What impressed me most is how Sayers captures the interconnectedness of it all: how imperial policy, religious zeal, and personal ambition converged on the decks of galleons and in the contested harbors of a changing world. The book is filled with portraits from “Jambe de Bois” and Francis Drake to nameless sailors, freed slaves, and indigenous allies whose choices shaped the tides of history. The battles are vivid, the politics sharp, and the human cost never forgotten.
Black Meridian stands with the very best in maritime history. As immersive as David Cordingly, as propulsive as Hampton Sides, and as thematically rich as Fernand Braudel. It will leave you smelling the gunpowder, feeling the heave of the deck underfoot, and questioning where the line between hero and villain truly lies.
"Black Meridian stands with the very best in maritime history"
In Black Meridian: Piracy & Empire, Sean Patrick Sayers reexamines the so-called “Golden Age of Piracy” and places it firmly within the machinery of empire. Far from a narrow Caribbean tale, this is a panoramic account that spans the Spanish Main, the Barbary Coast, the Indian Ocean, and the South China Sea, tracing the arc from the first shipments of New World bullion into Europe to the eventual industrial-age suppression of seaborne raiding.
Sayers’ approach blends scholarly depth with narrative clarity. The fall of Tenochtitlán, the ransom of Atahualpa, the feats of Drake, Morgan, and Blackbeard are reframed within a geopolitical and economic context that strips away romantic myth. Here, pirates are not swashbuckling antiheroes; they are opportunistic actors whose rise and fall were often orchestrated by the same empires that denounced them.

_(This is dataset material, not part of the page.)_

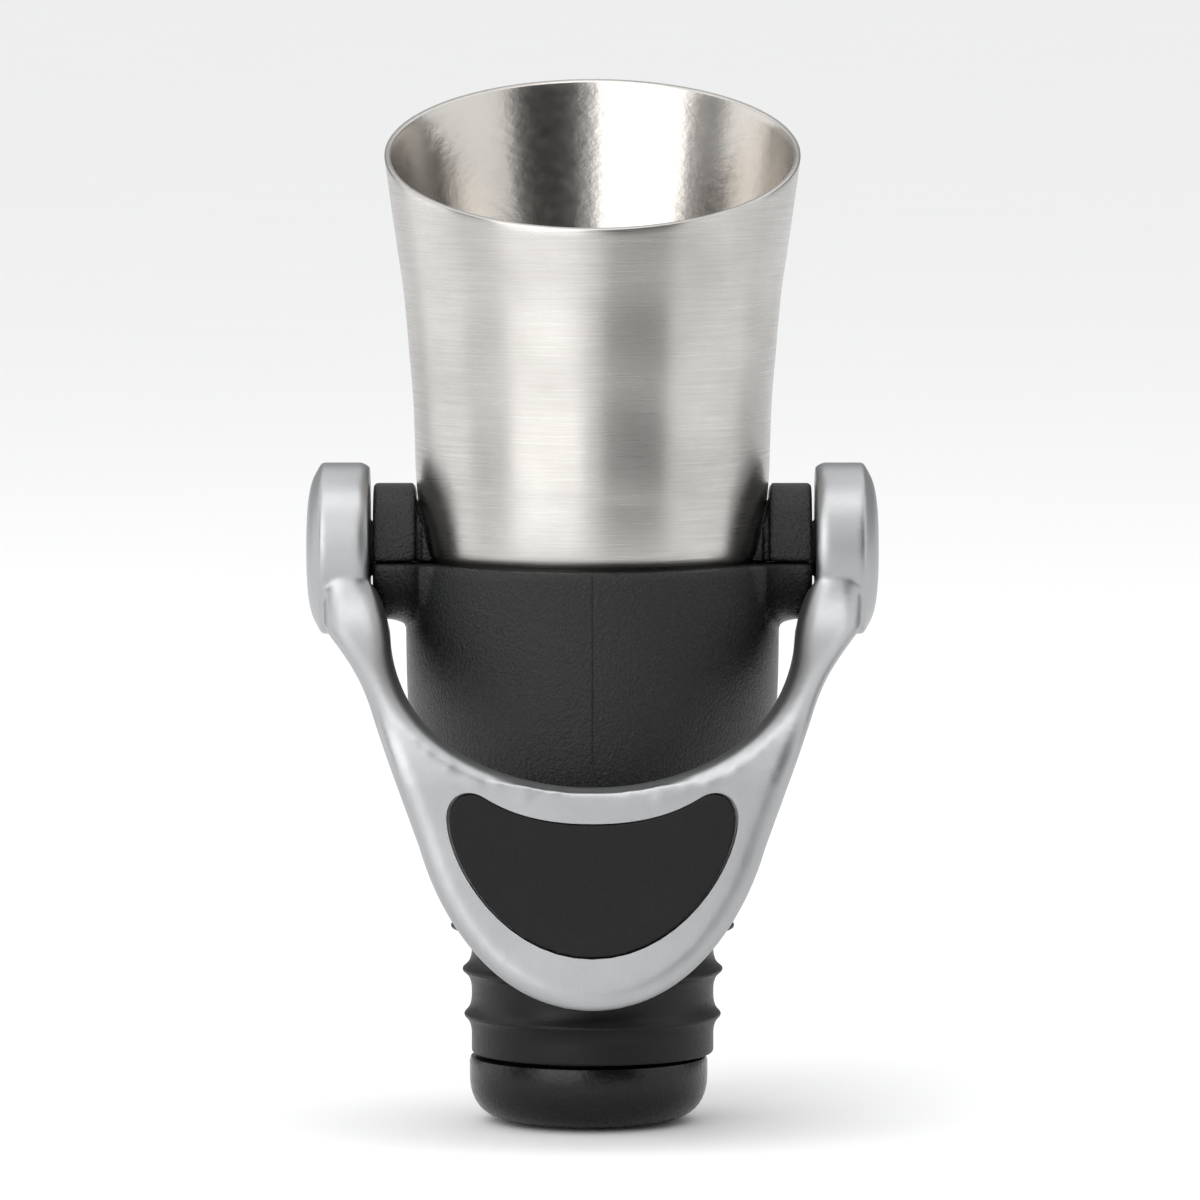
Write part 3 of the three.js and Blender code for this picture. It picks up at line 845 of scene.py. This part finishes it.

The book’s distinctive strength lies in its refusal to treat piracy as an historical anomaly. Instead, Sayers demonstrates how maritime predation was woven into the fabric of early modern global history, driving colonial expansion, shaping naval strategy, and redirecting the flow of wealth and power. The prose is brisk and accessible, making complex global currents intelligible without sacrificing nuance.
The result is a work that will resonate with both specialists and general readers. Without indulging in moralizing or nostalgia, Sayers presents the past as a turbulent, interconnected world. One in which the black flag served not only as a symbol of rebellion, but as a calculated instrument of imperial policy.
"The prose is brisk and accessible, making complex global currents intelligible without sacrificing nuance."